Speaking to guts and wallets
To sum up, the strong and consistent sovereignist narrative deployed before the elections, which certainly contributed to the electoral victory, has evolved since the formation of the Meloni government in two main ways.
On the side of “illegal migration”, the narrative maintained a harshly repressive dimension, but at the price of showing – de facto – little capacity to curb unplanned arrivals. Some very stentorian slogans on the necessity to upgrade investments in the creation of employment opportunities in Africa were also added, but with no concrete impact so far on the actual volume of development cooperation funds. A new grand strategy to contain migration pressure from Africa is announced for the next Autumn. It is called “Piano Mattei”, after a protagonist of the Italian oil industry who died in 1962 in a highly suspect airplane crash after having challenged US and British oil majors by directly and aggressively negotiating with post-colonial leaderships in North Africa and the Middle East. Constant monitoring is needed to see how this new narrative bubble will evolve.
As for the legal migration side, the original restrictionist narrative has already been watered down, bringing it closer to traditional mainstream narratives based on the juxtaposition of “good” immigration (i.e., the one useful for us) to “bad” immigration, basically equaled with an unplanned and unselected one (for a thorough analysis of how such master frame is articulated in the Italian media, see here).

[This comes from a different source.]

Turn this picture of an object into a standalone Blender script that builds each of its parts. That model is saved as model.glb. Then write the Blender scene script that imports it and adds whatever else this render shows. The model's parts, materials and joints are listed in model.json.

So, what next? How will this narrative shift evolve? Will the Italian right continue along a path of pragmatic mitigation of its initially uncompromising anti-migrationist and sovereignist narrative? Or will it persist in an ambiguous mix of threat frames speaking to the guts and utilitarian arguments speaking to the wallet of the electorate?
If I had to bet, I would choose the second scenario. If only, because Giorgia Meloni’s Brothers of Italy (Fratelli d’Italia) are constantly exposed to velvet-gloved but ruthless internal competition from Matteo Salvini’s Lega, whose rhetoric on migration didn’t experience any perceptible mitigation. I hope I will lose the bet.